The Form 1 is the application to create a National Firearms Act weapon as an individual. The e-Form version is available online and is fairly onerous. However, it remains well within the capabilities of anyone with even rudimentary computer skills and a little patience. The making tax is $200. While that’s not chicken feed, inflation has taken a lot of the teeth out of it. Additionally, where previously processing time flirted with a year, I have recently heard of some lucky folks having theirs turned around in a week. Once you have the approved form in hand it is time to get busy.

Ruger LC Charger SBR folded

Accessorizing

The near end of the LC Charger 5.7 features a standard stubby bit of Picatinny rail. There are scads of adaptors that will allow you to mount up your favorite M-4 stock in this manner. However, these stocks, while cheap, are all bulky and awkward. 

Ruger offers a rifle version of this weapon called the LC Carbine that features a nifty side-folding collapsible stock and long barrel. However, this stock is a wee bit bulky. As near as I can tell, it is also not sold separately. I found the answer indirectly from SIG.

SIG Sauer produces a minimalist side-folding aluminum billet stock originally intended to fit their Rattler micro-carbine. These stocks are available, but they are expensive (like $250). I found an aluminum billet clone on a website hailing from Taiwan called Taiwangun.com at a fraction of that price. Shipping can be attention-getting, but the stock is otherwise identical to the factory original and it only costs fifty bucks. I picked out three different buttstocks for three different projects and saved a bundle on shipping. Whether you ship one or three, the freight cost appears to be the same.

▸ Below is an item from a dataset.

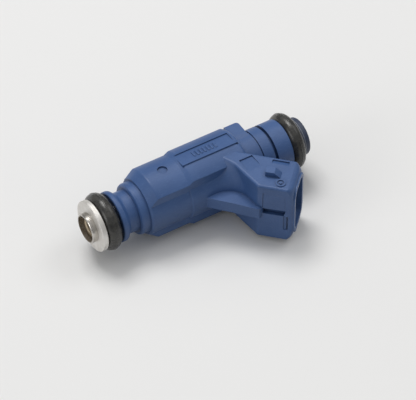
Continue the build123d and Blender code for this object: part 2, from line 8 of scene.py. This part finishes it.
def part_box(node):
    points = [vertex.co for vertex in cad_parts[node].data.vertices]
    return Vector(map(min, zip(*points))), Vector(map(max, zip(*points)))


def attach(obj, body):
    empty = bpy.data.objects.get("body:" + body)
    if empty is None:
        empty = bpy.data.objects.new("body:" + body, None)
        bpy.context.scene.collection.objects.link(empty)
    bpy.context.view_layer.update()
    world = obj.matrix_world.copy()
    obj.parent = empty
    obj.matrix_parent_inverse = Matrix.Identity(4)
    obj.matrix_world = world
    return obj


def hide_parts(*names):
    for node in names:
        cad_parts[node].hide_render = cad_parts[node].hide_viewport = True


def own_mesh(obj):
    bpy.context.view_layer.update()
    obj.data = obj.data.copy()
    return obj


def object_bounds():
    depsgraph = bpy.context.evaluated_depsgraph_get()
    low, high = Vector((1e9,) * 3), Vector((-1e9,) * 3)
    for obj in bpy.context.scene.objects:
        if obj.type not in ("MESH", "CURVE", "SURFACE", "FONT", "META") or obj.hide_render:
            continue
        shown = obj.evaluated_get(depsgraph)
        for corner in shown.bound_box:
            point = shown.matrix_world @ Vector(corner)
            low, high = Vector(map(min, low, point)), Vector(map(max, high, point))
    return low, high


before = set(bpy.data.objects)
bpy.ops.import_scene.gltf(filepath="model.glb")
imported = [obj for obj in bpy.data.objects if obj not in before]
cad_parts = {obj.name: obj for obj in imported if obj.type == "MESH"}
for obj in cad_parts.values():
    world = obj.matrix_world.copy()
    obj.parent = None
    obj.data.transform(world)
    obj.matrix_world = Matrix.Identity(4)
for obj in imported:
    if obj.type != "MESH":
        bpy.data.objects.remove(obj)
cad_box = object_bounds()

# A fuel injector lying on a pale floor. Lengths are in metres. +X runs along the valve's axis
# from the spray tip to the fuel inlet, +Z is up and the electrical connector points to -Y.

MM = 0.001
INJECTOR = "injector"               # the body that every added piece rides on
TURN = 2 * math.pi

BROWN_BORE_RADIUS = 3.4 * MM              # the brown inside the spray tip's bore reaches this radius
BROWN_BORE_END = -2.8 * MM                # and this far along the axis
BROWN_BORE_FADE = 0.1 * MM

SMOOTH_BELOW = math.radians(40)     # edges that bend more than this stay sharp
RING_STEPS = 160                    # flats round a turned ring
LINE_ROOT = 0.25 * MM               # how deep a raised line is rooted in its ring

SEAM_HALF_WIDTH = 0.25 * MM         # mould seam round each O-ring
SEAM_SINK = 0.045 * MM
SEAM_HEIGHT = 0.12 * MM
SEAM_POINTS = 9

BEAD_FROM_END = 1.42 * MM           # bead round the ring at the fuel inlet
BEAD_HALF_WIDTH = 0.14 * MM
BEAD_SINK = 0.03 * MM
BEAD_HEIGHT = 0.09 * MM
BEAD_POINTS = 7

SPRING_WIRE = 0.22 * MM             # radius of the wire
SPRING_TURNS = 11
SPRING_CLOSED_TURNS = 1.25          # at each end
SPRING_CLOSED_PITCH = 2.06          # in wire radii
SPRING_STEPS = 32                   # a turn
SPRING_SIDES = 12

PAD_NEAR = Vector((0, -2.05 * MM, 9.56 * MM))     # long edges of the tilted label pad
PAD_FAR = Vector((0, 2.4 * MM, 8.8 * MM))
BAR_COUNT = 7
BAR_X = 25.5 * MM
BAR_PITCH = 1.0 * MM
BAR_WIDTH = 0.46 * MM
BAR_LENGTH = 1.9 * MM
BAR_START = 1.35 * MM               # from the pad's near edge
BAR_BEVEL = 0.05 * MM
BAR_LEVELS = ((-0.1 * MM, 0.0), (0.16 * MM, 0.0), (0.20 * MM, BAR_BEVEL))    # height, inset

FLOOR_REACH = 6.0
FLOOR_GAP = 0.00001
CLOUD_SIZE = 0.12
FLECK_SIZE = 0.0006
FLECK_DEPTH = 0.00001

HORIZON_LIGHT = 0.14
OVERHEAD_LIGHT = 0.58
LIGHT_DISTANCE = 1.2
LIGHT_WIDTH = 0.6
LIGHT_HEIGHT = 0.5

IMAGE_WIDTH = 416.0
FOCAL_LENGTH = 3000.0               # in the same units as the image width
SENSOR_WIDTH = 36.0
CAMERA_PLACE = Vector((-0.23721706, -0.43521965, 0.51913513))
CAMERA_RIGHT = Vector((0.85266, -0.52247, 0.0))
CAMERA_DOWN = Vector((-0.37553, -0.61286, -0.69526))
CAMERA_AHEAD = Vector((0.36325, 0.59281, -0.71876))
AHEAD = Vector((0.52247, 0.85266, 0.0))           # level, away from the camera
UP = Vector((0.0, 0.0, 1.0))


# ---------------------------------------------------------------- materials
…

I finished the gun out with a nice red dot optic, an ergonomic Magpul foregrip, and a Streamlight TLR-8G combination light and laser. As the gun is a Ruger, the design, materials science, and overall build quality are naturally superb. It’s not exactly an HK MP7, but it does essentially the same thing. It is also accessible by us mere mortals and shoots ammo you can source at your local gun emporium.

Ruger LC Charger in 5.7.

Trigger Time

So, how does she run? Oh my. Be still my heart…

The minimalist side-folding stock tucks out of the way when not in use yet provides a stable shooting platform when extended. The rig is undeniably short, but physics is physics. If you want something more civilized and comfortable it is going to be bulky.

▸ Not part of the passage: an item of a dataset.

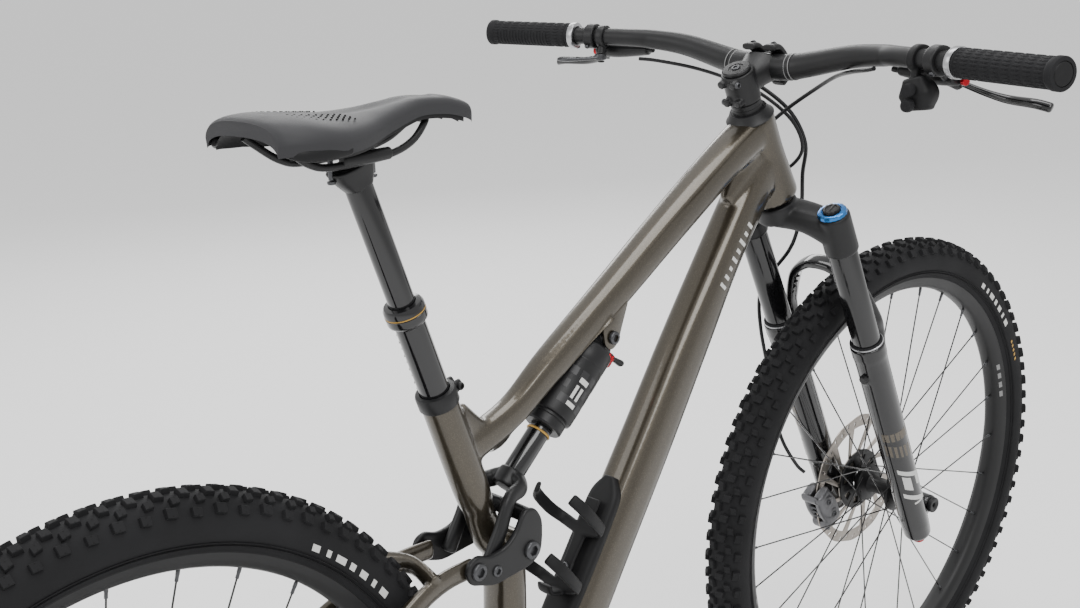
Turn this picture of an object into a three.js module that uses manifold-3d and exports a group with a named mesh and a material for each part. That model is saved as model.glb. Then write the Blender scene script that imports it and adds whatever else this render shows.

Recoil is a legitimate joke. I mounted up a SilencerCo Omega 36M sound suppressor and suddenly felt like an action movie star. The 5.7 round is typically supersonic. That means a sonic crack. However, the superb SilencerCo can excises most of that chaos.

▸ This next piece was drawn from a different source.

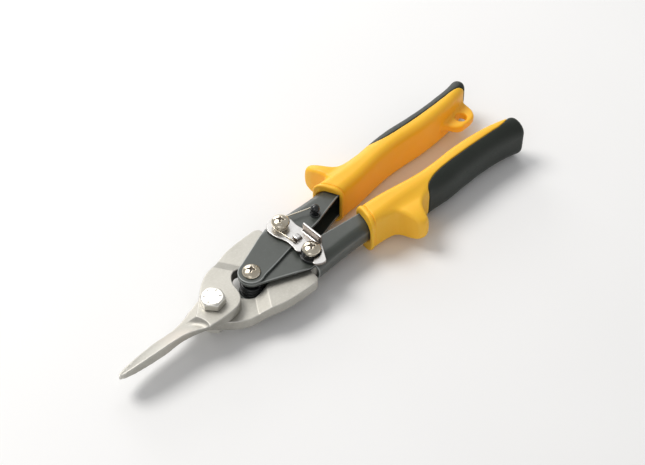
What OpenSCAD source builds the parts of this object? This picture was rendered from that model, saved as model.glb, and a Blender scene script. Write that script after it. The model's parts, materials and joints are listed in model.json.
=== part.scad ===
// Compound-leverage aviation snips, straight cut, closed and latched.
// Millimetres. The tool lies flat: X runs along it (tip at -X, grips at +X),
// Y is across it (handle A at +Y, handle B at -Y), Z is up.
// Design coordinates have the main pivot axis at x = 0, y = 0 and the blades'
// meeting plane at z = 0. lay() moves them to the part's own frame, whose origin
// is the middle of the underside.

/* [Blades] */
// Distance from the main pivot to the tip
nose_len = 57.5; // [54:0.5:60]
// Thickness of each blade
blade_t = 6.4; // [5.6:0.1:6.4]
// Gap between the two blade faces
blade_gap = 0.06; // [0.04:0.01:0.1]
// Radius of the tail eye
tail_eye_r = 5.4; // [5.0:0.1:5.5]

/* [Linkage] */
// Distance from the main pivot to the handle pivot
pivot_h = 24.7; // [24:0.1:25.4]
// Distance from the main pivot to the tail pivots, along X
pivot_t = 54.2; // [53.8:0.1:54.6]
// Distance of each tail pivot from the tool's middle line
tail_y = 11.2; // [11.0:0.1:11.4]

/* [Fasteners] */
// Radius of the main pivot bolt
bolt_r = 4; // [3.5:0.1:4]
// Width across flats of the bolt head
bolt_af = 11.2; // [11:0.1:12]
// Width across flats of the nut
nut_af = 11.2; // [11:0.1:12]
// Radius of the machine screws
screw_r = 2.5; // [2.2:0.1:2.5]
// Radius of the screw heads
head_r = 4.7; // [4.2:0.1:4.9]
// Running clearance on a radius
run = 0.05; // [0.03:0.01:0.1]

/* [Handles] */
// Half height of channel A, outside
ha_out = 8.6; // [8.4:0.1:8.6]
// Half height of channel B, outside
hb_out = 6.8; // [6.6:0.1:6.8]
// Sheet thickness of both channels
wall = 1.6; // [1.4:0.1:1.6]
// Radius of the round front end of each arm
arm_eye_r = 6.8; // [6.4:0.1:6.8]

/* [Grips] */
// Half height of the rim bead and the widest part of each grip
grip_h = 12.8; // [12.8:0.1:13.4]
// Radius of the hole in the hang loop
hang_r = 3.2; // [3:0.1:3.4]
// Thickness of the hang loop
hang_t = 5; // [4:0.5:6]

/* [Latch] */
// Thickness of the latch plate
latch_t = 1.2; // [1:0.1:1.2]
// Radius of the neck that the latch hooks over
neck_r = 2.1; // [1.8:0.1:2.1]
// Radius of the notch in the latch
notch_r = 5; // [4.6:0.1:5]

/* [Hidden] */
$fn = 64;
x_mid = 69;                   // middle of the tool, from the main pivot
z_mid = grip_h;               // height of the meeting plane above the ground
ha_in = ha_out - wall;
hb_in = hb_out - wall;
bush_r = 3.6;
head_h = 2.6;
latch_z = ha_out + 0.3;
head_z = latch_z + latch_t + 1.6;   // underside of the catch screw's head
head_za = head_z + 1.4;             // underside of the latch screw's head
stud_x = 73; stud_y = 6.1;
wire = 0.95;                  // radius of the main spring's wire
lwire = 0.35;                 // radius of the latch spring's wire

module lay() { translate([-x_mid, 0, z_mid]) children(); }
// the B side is the A side turned half a turn about the tool's long axis
module b_side() { rotate([180, 0, 0]) children(); }
// the B side as a mirror image, for pieces that keep their upper face up
module b_mirror() { mirror([0, 1, 0]) children(); }

// ---------- blades ----------
// sections of the nose: x, back edge y, cutting edge y, ridge height, edge height
nose = [[-10.5, -10.4, 0.6, 1.00, 0.72],
        [-16.5, -7.2, 2.8, 0.98, 0.22],
        [-22.0, -5.5, 3.3, 0.97, 0.19],
        [-36.0, -4.6, 3.7, 0.94, 0.16],
        [-46.0, -3.9, 2.8, 0.84, 0.16],
        [-54.0, -2.7, 1.3, 0.66, 0.18],
        [-nose_len, -1.6, 0.4, 0.44, 0.22]];
module nose_slice(s) {
  b = blade_gap / 2;
  translate([s[0], 0, 0]) rotate([90, 0, 90]) linear_extrude(height = 0.02, center = true)
    polygon([[s[1], b], [s[1], blade_t * s[3]], [s[1] + 0.9, blade_t * s[3]],
             [s[2], b + blade_t * s[4]], [s[2], b]]);
}
pivot_plate = [[-10.5, -10.4], [-3.9, -10.6], [3.3, -10.5], [7.4, -9.9], [10.8, -7.9],
  [12.7, -5.3], [13.7, -2.3], [14.3, 1.6], [15.9, 4.7], [18.2, 7.0], [19.6, 8.3],
  [14.2, 17.1], [10, 16.4], [5, 14.2], [-0.5, 10.5], [-6.6, 4.7], [-8.6, 2.4], [-10.5, 0]];
tail_plate = [[20.6, 20.3], [26.5, 21.8], [32, 22.5], [37, 22.8], [43, 22.9], [47.2, 22.8],
  [48.6, 21.9], [49.1, 19.6], [49, 15.4], [51.5, 16.0], [58, 8.0], [52, 6.1], [46, 5.8], [38, 6.4], [32, 7.6], [26.6, 9.4]];
module joggle_edge(p, q, lo, hi) {
  // a thin upright slab from p to q
  d = [q[0] - p[0], q[1] - p[1]];
  translate([p[0], p[1], lo]) rotate([0, 0, atan2(d[1], d[0])])
    translate([0, -0.02, 0]) cube([norm(d), 0.04, hi - lo]);
}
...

Double taps flow forth in the manner of a .22 rimfire. However, the centerfire chambering is markedly more reliable than any .22 while hitting hard downrange. Magazines are easy to load, and 20 rounds last quite a while. Mags drop free readily yet still include a discreet shelf to enhance purchase in the unlikely event things get sticky. The controls are intuitive and positive.

Popping steel targets with this sound-suppressed DIY 5.7 carbine will reliably cure what ails you. The gun hits hard enough for effective home defense yet tucks into confined spaces like a souped-up handgun. It is, however, so much more than that.

At typical across-the-room ranges, the LC Charger 5.7 SBR prints nickel-sized groups so long as I did my part. These zippy little high-velocity rounds shoot like a laser. Given a limitless supply of ammunition, I could shoot this thing until I starved to death and remain quite happy doing it.

Folding stock for the DIY Ruger LC Charger build.

Ruminations

So what’s it really good for? Don’t know, don’t much care. I can think of nothing better if the opossums join forces with raccoons and suddenly make their play for world domination. Some might poo-poo the 5.7x28mm round as an inadequate defensive tool, but I’d be willing to bet those skeptics have never actually been shot with one, much less twenty in rapid succession.

Considering the cost of accessories, the tricked out LC Charger 5.7 SBR is hardly cheap…but it isn’t federal budget deficit expensive, either. The paperwork takes a little patience, but the end result was worth it. The LC Charger 5.7 SBR would tuck away discreetly in a book bag and offer prodigious short- to mid-range firepower for the concerned citizen living responsibility. It would also be good company for the typical self-reliant soccer mom who wanders out where the Wild Things Roam. It’s the poor man’s MP7.

Reversible charging handle on the Ruger LC Charger.

Build Parts

Ruger LC Charger Specifications

  • Type: Direct Blowback Semi-Automatic
  • Caliber: 5.7x28mm
  • Barrel: 10.3 inches
  • Overall Length: 17 inches Retracted; 25 inches Extended
  • Weight: 5.3 pounds
  • Finish: Black Anodized
  • Sights: Flip Rear Peep/Front Post/Electro-Optic
  • MSRP (Gun Only): $999
Accuracy results were solid with the LC Charger build.

Ruger LC Charger SBR Performance

Load Group Size (inches) Velocity (fps)
Federal 40-grain FMJ 0.7 2,039
Fiocchi 40-grain FMJ 0.6 2,026
FN 40-grain FMJ 0.5 2,076
Group Size is the best four of five shots fired from a sandbag rest at 25 meters measured center-to-center. Velocity is the average of five rounds measured by a Garmin Xero C1 chronograph.